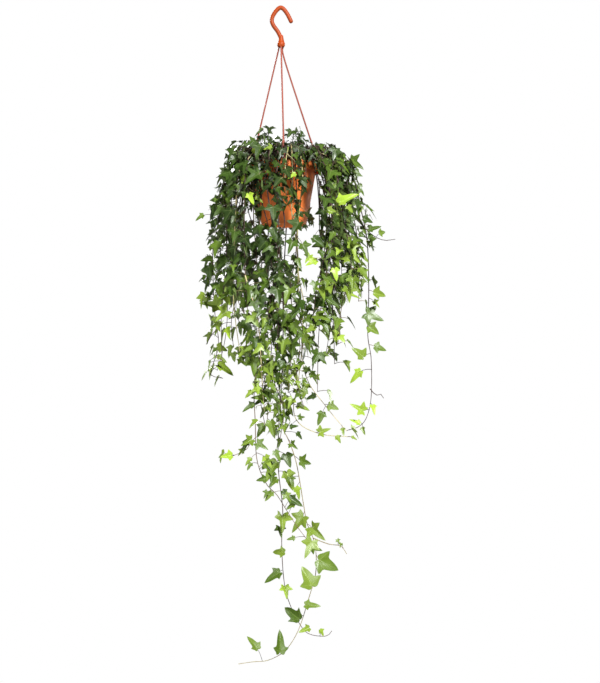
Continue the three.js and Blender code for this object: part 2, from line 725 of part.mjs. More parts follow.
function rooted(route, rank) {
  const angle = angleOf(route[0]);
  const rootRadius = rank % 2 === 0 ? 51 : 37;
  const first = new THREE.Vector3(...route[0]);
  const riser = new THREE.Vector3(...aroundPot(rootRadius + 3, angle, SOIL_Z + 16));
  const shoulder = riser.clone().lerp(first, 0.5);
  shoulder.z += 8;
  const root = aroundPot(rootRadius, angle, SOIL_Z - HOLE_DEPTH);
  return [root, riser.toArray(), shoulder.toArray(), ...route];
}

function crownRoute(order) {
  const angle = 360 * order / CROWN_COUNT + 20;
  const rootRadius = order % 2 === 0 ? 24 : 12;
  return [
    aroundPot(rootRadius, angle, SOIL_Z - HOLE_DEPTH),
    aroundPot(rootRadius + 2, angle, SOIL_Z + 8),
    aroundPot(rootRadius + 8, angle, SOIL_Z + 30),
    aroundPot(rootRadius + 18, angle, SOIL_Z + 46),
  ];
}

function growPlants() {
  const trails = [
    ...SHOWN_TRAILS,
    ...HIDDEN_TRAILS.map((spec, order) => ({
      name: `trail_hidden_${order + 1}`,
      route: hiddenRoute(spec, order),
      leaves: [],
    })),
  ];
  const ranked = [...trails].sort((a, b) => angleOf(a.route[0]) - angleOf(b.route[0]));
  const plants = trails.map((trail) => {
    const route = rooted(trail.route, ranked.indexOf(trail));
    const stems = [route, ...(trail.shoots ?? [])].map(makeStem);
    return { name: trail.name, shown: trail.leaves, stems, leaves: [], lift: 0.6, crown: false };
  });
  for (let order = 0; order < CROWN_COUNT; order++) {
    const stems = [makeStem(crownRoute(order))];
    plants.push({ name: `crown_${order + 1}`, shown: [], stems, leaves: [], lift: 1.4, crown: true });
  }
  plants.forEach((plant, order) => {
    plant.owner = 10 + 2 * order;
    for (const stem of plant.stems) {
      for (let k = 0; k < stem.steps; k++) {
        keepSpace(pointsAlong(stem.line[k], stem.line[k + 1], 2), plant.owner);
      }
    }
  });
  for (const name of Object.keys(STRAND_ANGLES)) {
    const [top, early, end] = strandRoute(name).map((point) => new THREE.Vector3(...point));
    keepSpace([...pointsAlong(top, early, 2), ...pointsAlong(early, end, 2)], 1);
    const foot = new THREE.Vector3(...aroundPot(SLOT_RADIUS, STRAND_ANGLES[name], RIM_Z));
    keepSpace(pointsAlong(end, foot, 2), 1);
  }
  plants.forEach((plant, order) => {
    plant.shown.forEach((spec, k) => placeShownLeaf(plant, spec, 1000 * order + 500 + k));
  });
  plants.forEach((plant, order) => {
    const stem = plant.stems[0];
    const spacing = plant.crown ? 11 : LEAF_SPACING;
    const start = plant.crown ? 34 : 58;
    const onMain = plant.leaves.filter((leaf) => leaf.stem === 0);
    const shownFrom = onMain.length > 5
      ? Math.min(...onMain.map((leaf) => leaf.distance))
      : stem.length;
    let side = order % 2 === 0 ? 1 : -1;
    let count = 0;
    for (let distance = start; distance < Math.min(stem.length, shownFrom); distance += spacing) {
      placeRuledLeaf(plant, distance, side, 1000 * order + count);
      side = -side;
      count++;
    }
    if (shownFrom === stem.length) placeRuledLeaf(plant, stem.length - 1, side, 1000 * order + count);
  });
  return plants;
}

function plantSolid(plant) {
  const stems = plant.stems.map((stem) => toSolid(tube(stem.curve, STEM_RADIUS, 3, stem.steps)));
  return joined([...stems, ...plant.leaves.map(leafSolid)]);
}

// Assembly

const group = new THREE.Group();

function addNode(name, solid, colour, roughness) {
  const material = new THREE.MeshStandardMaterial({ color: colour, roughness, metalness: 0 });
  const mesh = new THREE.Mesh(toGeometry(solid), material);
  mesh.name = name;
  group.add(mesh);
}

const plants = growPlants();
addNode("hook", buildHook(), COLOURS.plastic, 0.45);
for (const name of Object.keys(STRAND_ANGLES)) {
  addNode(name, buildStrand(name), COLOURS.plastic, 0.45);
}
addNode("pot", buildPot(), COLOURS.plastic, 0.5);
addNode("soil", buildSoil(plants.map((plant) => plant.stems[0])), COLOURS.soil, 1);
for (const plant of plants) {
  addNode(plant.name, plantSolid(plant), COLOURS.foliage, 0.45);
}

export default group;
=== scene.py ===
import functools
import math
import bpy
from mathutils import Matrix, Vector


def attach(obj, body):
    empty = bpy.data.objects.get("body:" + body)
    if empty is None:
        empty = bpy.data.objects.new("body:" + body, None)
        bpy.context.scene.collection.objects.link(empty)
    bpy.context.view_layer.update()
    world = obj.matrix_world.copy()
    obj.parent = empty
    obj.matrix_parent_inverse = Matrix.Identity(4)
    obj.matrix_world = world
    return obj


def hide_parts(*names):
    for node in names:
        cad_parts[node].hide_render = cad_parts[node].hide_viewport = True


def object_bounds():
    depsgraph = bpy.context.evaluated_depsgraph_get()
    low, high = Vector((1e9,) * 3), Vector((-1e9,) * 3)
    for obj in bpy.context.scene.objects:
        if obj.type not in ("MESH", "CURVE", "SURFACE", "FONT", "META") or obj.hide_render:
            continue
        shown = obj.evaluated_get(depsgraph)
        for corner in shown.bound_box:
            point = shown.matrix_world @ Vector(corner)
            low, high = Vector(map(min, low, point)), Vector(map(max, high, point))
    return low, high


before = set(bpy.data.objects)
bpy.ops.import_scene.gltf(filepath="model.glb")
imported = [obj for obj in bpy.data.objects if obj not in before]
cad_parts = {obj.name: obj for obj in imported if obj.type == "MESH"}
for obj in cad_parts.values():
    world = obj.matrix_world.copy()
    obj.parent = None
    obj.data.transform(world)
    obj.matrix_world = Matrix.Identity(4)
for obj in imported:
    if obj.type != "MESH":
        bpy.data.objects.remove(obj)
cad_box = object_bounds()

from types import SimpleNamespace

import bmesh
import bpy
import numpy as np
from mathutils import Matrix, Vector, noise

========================

[Set task] All lines in the listing above from the line containing "const plants = growPlants();" to the line containing "bpy.context.view_layer.update()", inclusive, should be retyped exactly; no other lines should appear.

[Written response]
const plants = growPlants();
addNode("hook", buildHook(), COLOURS.plastic, 0.45);
for (const name of Object.keys(STRAND_ANGLES)) {
  addNode(name, buildStrand(name), COLOURS.plastic, 0.45);
}
addNode("pot", buildPot(), COLOURS.plastic, 0.5);
addNode("soil", buildSoil(plants.map((plant) => plant.stems[0])), COLOURS.soil, 1);
for (const plant of plants) {
  addNode(plant.name, plantSolid(plant), COLOURS.foliage, 0.45);
}

export default group;
=== scene.py ===
import functools
import math
import bpy
from mathutils import Matrix, Vector


def attach(obj, body):
    empty = bpy.data.objects.get("body:" + body)
    if empty is None:
        empty = bpy.data.objects.new("body:" + body, None)
        bpy.context.scene.collection.objects.link(empty)
    bpy.context.view_layer.update()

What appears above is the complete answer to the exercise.